Hoy celebramos la memoria de San Ireneo, que nos permite palpar el mundo de los primeros cristianos. Nació y creció en el siglo II, en la ciudad de Esmirna, en la costa occidental de la actual Turquía. Allí oyó predicar al viejo obispo Policarpo, discípulo del apóstol Juan. Ireneo llegará a ser más tarde el segundo obispo de Lyón.
Ireneo fue uno de los primeros pensadores cristianos que dio una forma sistemática a sus ideas. Los textos más importantes de él que han llegado hasta nosotros son los cinco libros Contra las herejías. Podemos sentir al leerlos, a pesar de su dificultad al abordarlos, hasta qué punto subraya ideas que todavía hoy son importantes para nosotros. En el centro de su fe descansa su convicción de que el Dios invisible, desconocido, creador de todo, amó tanto a la humanidad que se volvió un ser humano como nosotros. Encarnándose en Jesús, Dios ha querido compartir su propia vida eterna con cada persona humana, y ello sin que nuestra naturaleza frágil y contradictoria sea sumergida o aniquilada, sino al contrario, realizada. Todo lo que somos ha sido prometido desde siempre a una plenitud, en y a través de la comunión en Dios.
Ireneo es el autor de esta impresionante frase, tan a menudo citada: «La vida en el hombre es la gloria de Dios, la vida del hombre es la visión de Dios.» que podría traducirse de esta manera: «La gloria de Dios es el hombre vivo; la vida del hombre es contemplar a Dios.» (C. H., libro 4,20:7) Lo que hace particularmente atrayente el pensamiento de Ireneo es esa noción de «vida». Cada ser humano tiene el deseo de una vida plena y verdadera. Si hablamos tan a menudo hoy en día de «alienación» o de «absurdo» es precisamente debido a esa toma de conciencia de que algo importante le falta a nuestra vida, algo que buscar más allá o en vez de satisfacciones instantáneas de las sociedades de consumo. Estamos invitados a entrar en una vida que es simplemente el amor que Dios desea compartir con nosotros; el hermano Roger lo decía frecuentemente: «Dios no puede sino darnos su amor.»
Para Dios, como para nosotros, el amor es un don en sí mismo. A partir de ahí, para Ireneo, Navidad no es sólo la bella historia del nacimiento de un niño, sino sobre todo la llave que abre el sentido de la vida: «Por esta razón el Verbo se hizo hombre y el Hijo de Dios, Hijo del hombre: para que el hombre, mezclándose con el Verbo y recibiendo así la filiación adoptiva, llegara a ser hijo de Dios.» (C. H. libro 3,19,1). Esto parece imposible. Toda definición de la palabra «Dios» subrayará el hecho de que Dios es completamente diferente a todo lo que podemos imaginar. De la misma manera, toda definición del ser humano tiene muchas probabilidades de acentuar nuestros límites, nuestra fragilidad y nuestra mortalidad que obstaculiza toda tentativa de encontrar un sentido a la vida.
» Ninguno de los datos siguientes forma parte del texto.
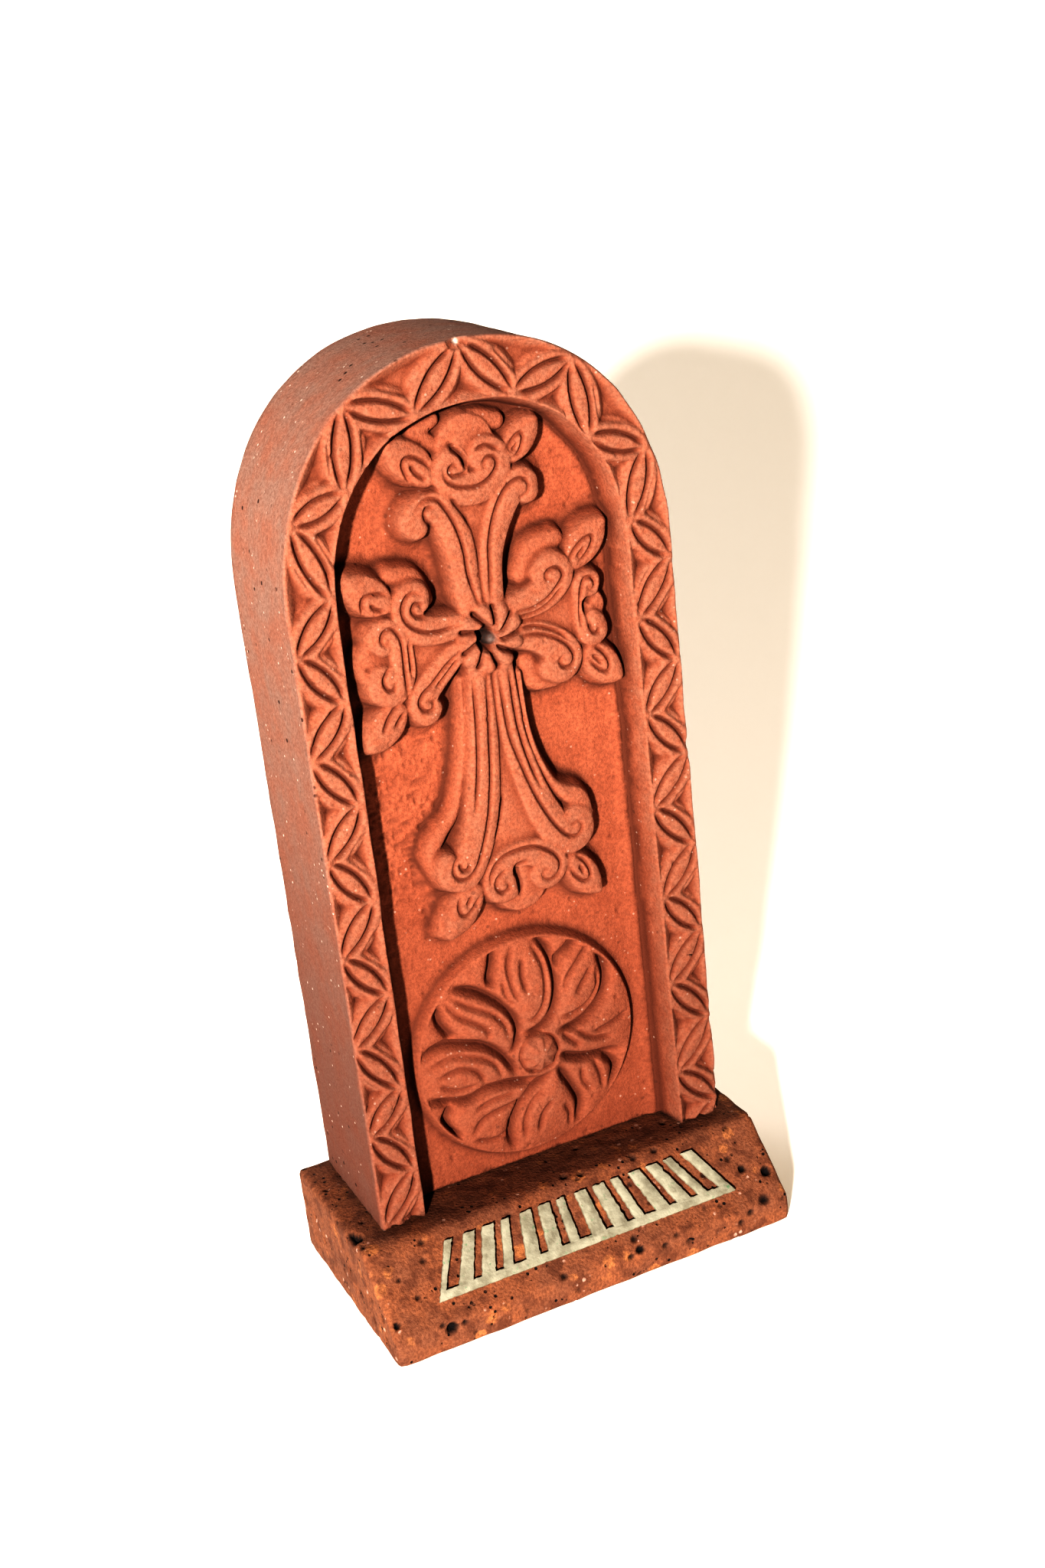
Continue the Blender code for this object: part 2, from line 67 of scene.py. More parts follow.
def inside_arch(x, z, half, rise):
    """How far a point is inside an arched outline, square to it; negative outside."""
    up, x = np.maximum(z - SPRING, 0.0), np.maximum(np.abs(x), 0.01)
    ring = (x / half) ** ARCH_SQUARENESS + (up / rise) ** ARCH_SQUARENESS
    ring = ring ** (1 / ARCH_SQUARENESS)
    radius = np.hypot(x, up)
    return radius * (1 / ring - 1)


def grain(size, seed):
    """Soft random bumps of a given size in millimetres, about -1 to 1, over the whole map."""
    dice = np.random.default_rng(seed)
    lattice = dice.uniform(-1, 1, (int(SLAB_HEIGHT / size) + 3, int(SLAB_WIDTH / size) + 3))
    col, row = (across + SLAB_HALF) / size, upward / size
    i, j = row.astype(int), col.astype(int)
    v, u = row - i, col - j
    v, u = (v * v * (3 - 2 * v))[:, None], (u * u * (3 - 2 * u))[None, :]
    low = lattice[i][:, j] * (1 - u) + lattice[i][:, j + 1] * u
    high = lattice[i + 1][:, j] * (1 - u) + lattice[i + 1][:, j + 1] * u
    return low * (1 - v) + high * v


def soften(field, spread):
    """The map blurred by a bell curve of a given spread in millimetres."""
    reach = int(3 * spread / CELL) + 1
    bell = np.exp(-0.5 * (np.arange(-reach, reach + 1) * CELL / spread) ** 2)
    bell /= bell.sum()
    for axis in (0, 1):
        padded = np.pad(field, [(reach, reach) if a == axis else (0, 0) for a in (0, 1)], "edge")
        field = sum(w * np.take(padded, range(k, k + field.shape[axis]), axis) for k, w in enumerate(bell))
    return field


def smooth_path(points, step=0.4):
    """A smooth curve through points of (across, up, half width)."""
    p = np.array(points, float)
    p = np.vstack([2 * p[0] - p[1], p, 2 * p[-1] - p[-2]])
    made = []
    for a, b, c, d in zip(p, p[1:], p[2:], p[3:]):
        count = max(int(np.hypot(*(c - b)[:2]) / step), 1)
        t = np.arange(count)[:, None] / count
        curve = 2 * b + (c - a) * t + (2 * a - 5 * b + 4 * c - d) * t**2 + (3 * b - a - 3 * c + d) * t**3
        made.append(0.5 * curve)
    return np.vstack(made + [p[-2:-1]])


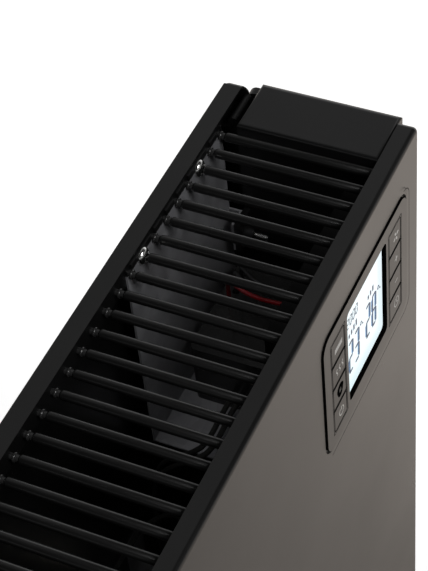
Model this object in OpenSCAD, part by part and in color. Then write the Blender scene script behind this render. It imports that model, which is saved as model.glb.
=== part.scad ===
// Slim free-standing panel convector with a turbo blower, a bar outlet and a
// raised control panel. Millimetres, X across the width, front towards -Y, +Z up.
// The origin is on the floor, below the middle of the body.

/* [Body] */
// Width of the pressed front and rear panels
body_w = 680; // [500:1:900]
// Height of the pressed front and rear panels
body_h = 400; // [380:1:480]
// Depth from the front face to the rear face
body_d = 90; // [86:1:110]
// Thickness of the steel sheet
sheet_t = 1; // [0.8:0.1:1.2]
// Depth of the panels' turned edges, the two long strips seen from above
flange_d = 8.6; // [8:0.1:10]
// Corner radius of the panels' outline
corner_r = 3; // [2.5:0.5:6]
// Bend radius between a panel's face and its turned edges
bend_r = 2.3; // [1.5:0.1:2.4]
// Height of the rear panel's fold that carries the bars
hem_h = 9; // [8:0.5:12]

/* [Side panels] */
// Width of a moulded side panel
side_w = 30.5; // [28:0.5:32]
// How far a side panel stands out past the pressed panels
side_proud = 5.5; // [4:0.5:6]
// Radius of a side panel's outer edges
side_r = 4.5; // [3:0.5:4.5]
// Wall thickness of a side panel
side_wall = 2.5; // [2:0.1:3]
// Distance from the front face to the rear of a side panel's block
side_back = 74; // [71:0.5:74]

/* [Outlet bars] */
// Diameter of an outlet bar
bar_d = 4.2; // [4:0.1:5.4]
// Distance between two neighbouring bars
bar_pitch = 10.9; // [10:0.1:13]
// Depth of the bars' axes below the top of the body
bar_drop = 5.1; // [5:0.1:6]
// Diameter of the pin behind each bar
pin_d = 3; // [2.5:0.1:3.5]
// Diameter of the weld bead round each pin
bead_d = 4.2; // [3.8:0.1:4.6]

/* [Control panel] */
// Width of the raised control panel
fascia_w = 95; // [94:0.5:98]
// Height of the raised control panel
fascia_h = 71.4; // [71:0.2:74]
// Corner radius of the control panel
fascia_r = 7; // [5:0.5:9]
// Width of the groove between the control panel and the front panel
groove_w = 1.4; // [1:0.1:1.6]
// How far the control panel stands out of the front face
fascia_proud = 0.7; // [0.5:0.1:1]
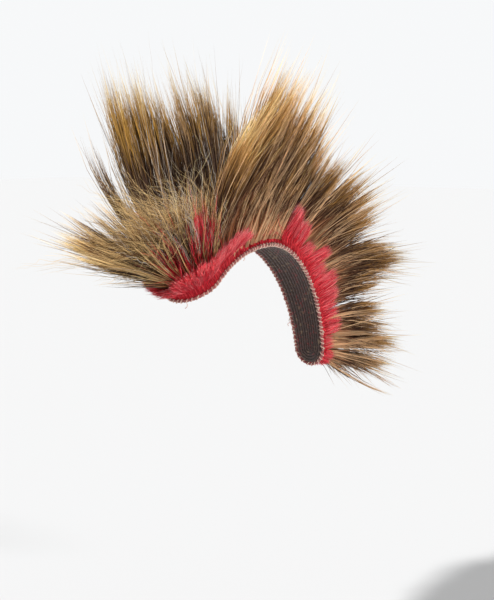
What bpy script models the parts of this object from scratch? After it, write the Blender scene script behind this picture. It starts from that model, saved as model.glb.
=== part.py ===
"""Hair roach: a crest headdress of long guard hair and red deer hair.

A woven strip arches from the top of the forehead over the crown to the nape.
Long hair is tied in locks along both its edges and round its two ends, and a
short red fringe stands outside the long hair. Metres, +Z up. The wearer faces
-Y and their left is +X. The origin is the underside of the strip at the crown.
"""

import math
from collections import namedtuple

import bmesh
import bpy
import numpy as np
from mathutils import Matrix, Vector

for item in list(bpy.data.objects):
    bpy.data.objects.remove(item, do_unlink=True)

# Driving dimensions. Lengths are in metres and angles in degrees.
# The strip lies on two quarter ellipses that meet at the crown.
FRONT_REACH = 0.098
FRONT_DROP = 0.095
FRONT_END = 53.5
BACK_REACH = 0.072
BACK_DROP = 0.100
BACK_END = 88.0
SIDE_RADIUS = 0.075
FRONT_HALF_WIDTH = 0.021
TAIL_HALF_WIDTH = 0.011
STRIP_THICKNESS = 0.004
EDGE_CORD_DIAMETER = 0.0026

# Each run of hair is folded over a thread roll that is sewn down on the strip.
FRINGE_ROLL_INSET = 0.0025
FRINGE_ROLL_DIAMETER = 0.0032
HAIR_ROLL_INSET = 0.0070
HAIR_ROLL_DIAMETER = 0.0040
ROLL_END = 0.0016
ROLL_STEP = 0.0065
EDGE_ROUNDING = 0.0008
GAP = 0.0003

LONG_HAIR = 0.150
LONG_LOCK_WIDTH = 0.019
LONG_LOCK_THICKNESS = 0.013
FRINGE_HAIR = 0.036
FRINGE_LOCK_WIDTH = 0.012
FRINGE_LOCK_THICKNESS = 0.0050
LOCK_FILL = 0.92

# A lock's place is its share of the way round half the strip's outline, from
# 0 at the front to 1 at the tail, and negative on the wearer's right. Its
# length is a share of LONG_HAIR. Side is how far it leans sideways, lean how
# far it leans back from upright, and bend how much it curves back on its way.
Lock = namedtuple("Lock", "place length side lean bend")

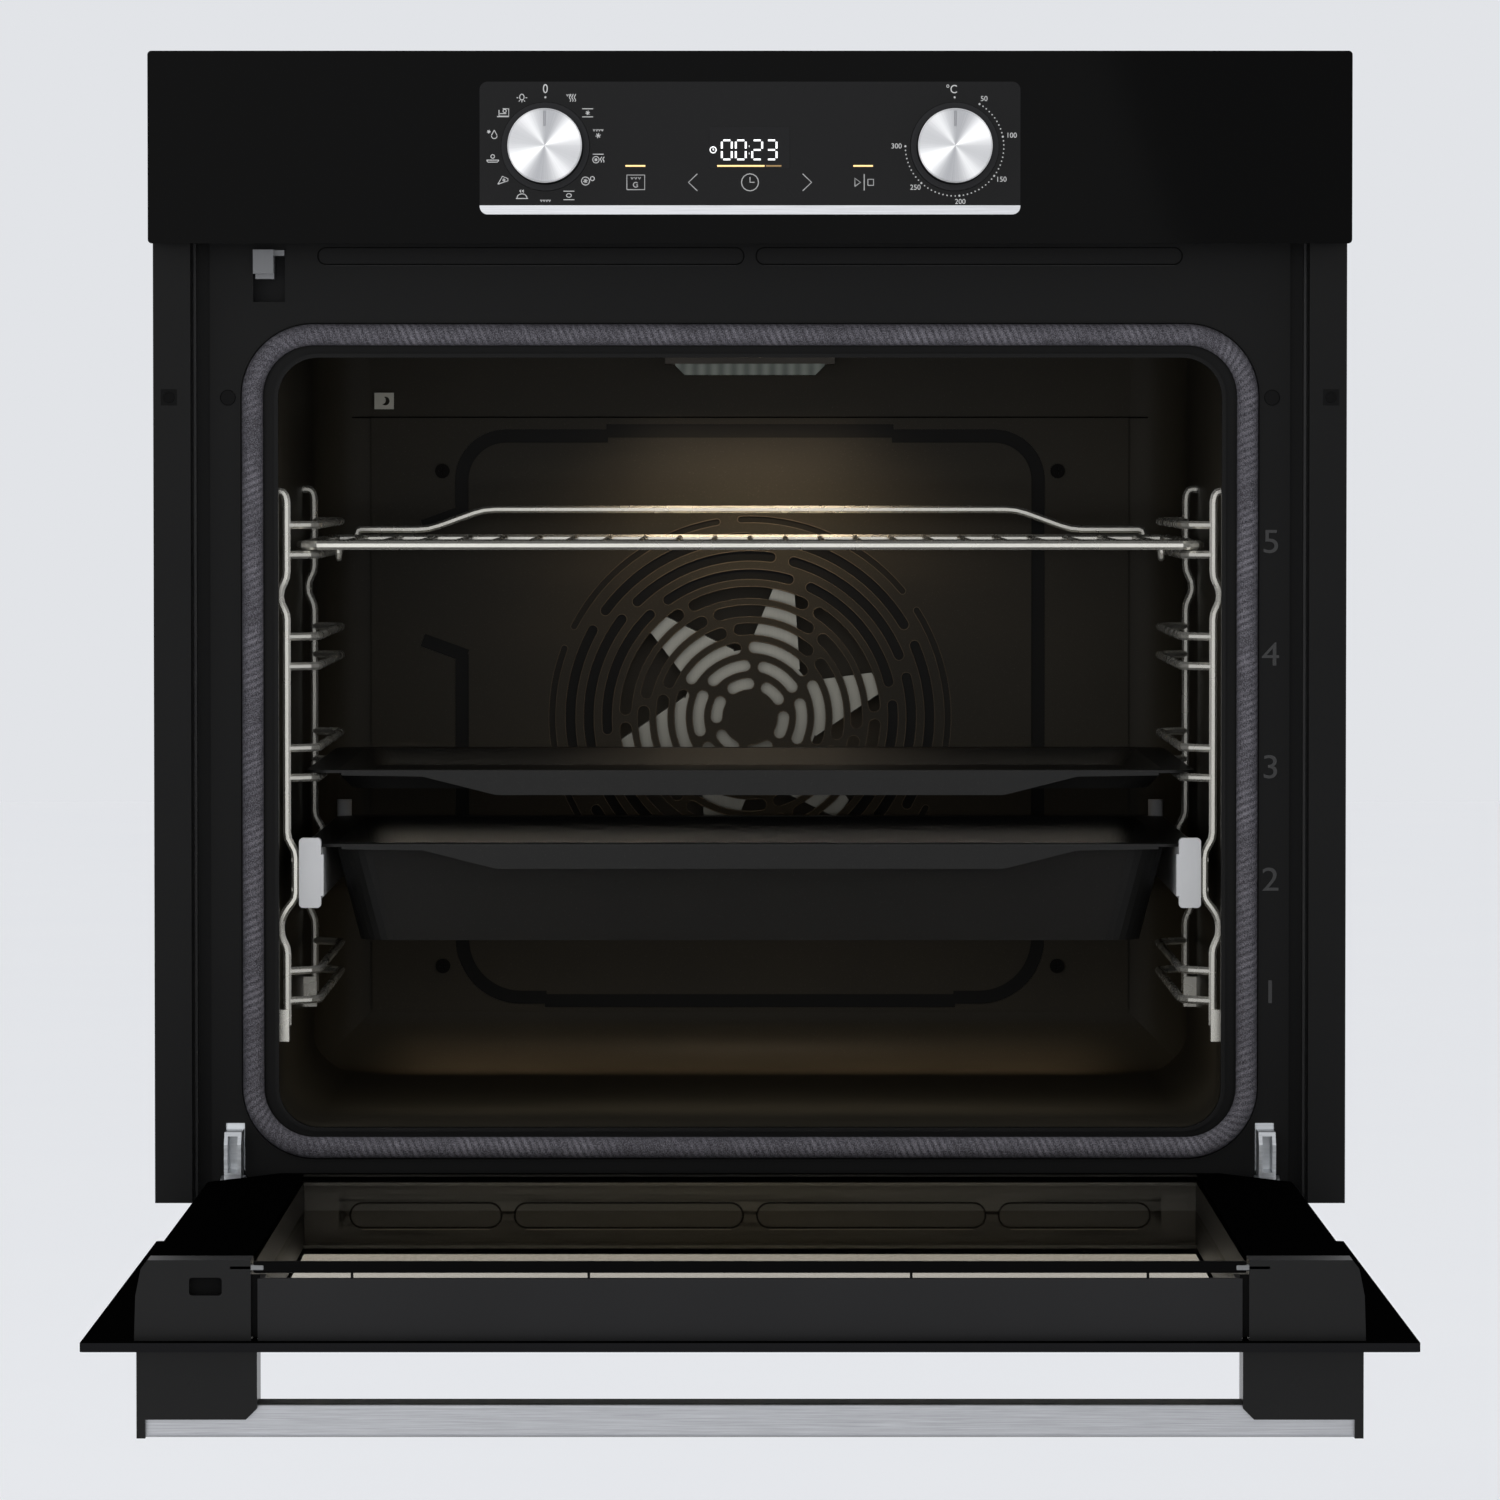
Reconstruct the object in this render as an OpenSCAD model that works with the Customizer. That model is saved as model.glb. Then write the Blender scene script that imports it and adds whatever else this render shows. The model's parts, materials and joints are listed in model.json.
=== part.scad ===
// Built-in wall oven with its drop-down door open.
// Millimetres. +Z is up, the front faces -Y, and the origin lies midway between the two
// niche screws, on the plane of the cabinet front.

/* [Niche and casing] */
// Width of the casing
body_w = 556; // [550:1:560]
// Height of the casing
body_h = 570; // [560:1:580]
// Height of the niche screws above the casing's base
screw_height = 418; // [410:1:426]
// Distance from the cabinet front to the back panel
body_depth = 522; // [518:1:540]
// Thickness of the casing sheet
sheet_t = 1.2; // [1:0.1:1.5]
// Spacing of the two niche screws
screw_spacing = 577.4; // [574:0.2:580]
// Diameter of the niche screw holes
screw_hole_d = 4.5; // [4:0.1:5]
// Thickness of the side trims
trim_t = 1.5; // [1.2:0.1:2]
// How far a side trim's flange reaches out past the casing
trim_reach = 18.5; // [17:0.1:20]

/* [Front frame and cavity] */
// Depth of the front frame behind the cabinet front
frame_y = 25; // [24.5:0.1:26.5]
// Thickness of the front frame sheet
frame_t = 1.5; // [1.2:0.1:1.8]
// Width of the raised middle of the front frame
frame_w = 540; // [538:1:544]
// Depth of the side steps of the front frame
step_d = 6; // [4:0.5:7]
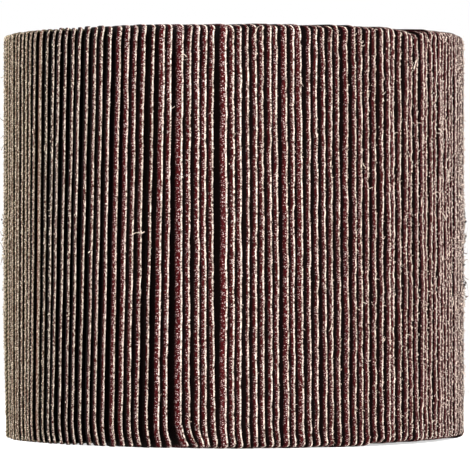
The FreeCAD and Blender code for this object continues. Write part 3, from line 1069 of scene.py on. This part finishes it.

En el pensamiento de Ireneo subyace esta conmovedora afirmación que procede de san Juan: «El Verbo se hizo carne». Expresado en los mismos términos de Ireneo: «El Verbo de Dios, Jesucristo, nuestro Señor, (…) por causa de su sobreabundante amor, se hizo semejante a nosotros para hacernos semejantes a él.» (C. H., prefacio del libro 5). Los primeros cristianos comprendían instintivamente la unidad de todas las cosas. Como seres humanos pertenecemos plenamente al mundo material. Todo lo que existe ha sido creado y mantenido vivo por el amor de Dios, creador de todo.
El acto de atravesar el inmenso abismo que le separaba del cosmos físico, invitando al ser humano a una vida como la suya, Dios no lo pensó más tarde: estuvo desde el origen en el proyecto del amor divino. Somos amados tal y como somos y por lo que podemos llegar a ser en la comunión que Dios nos ofrece. Compartiendo la luz del amor eterno de Dios descubrimos que estamos hechos verdaderamente para una vida inesperada.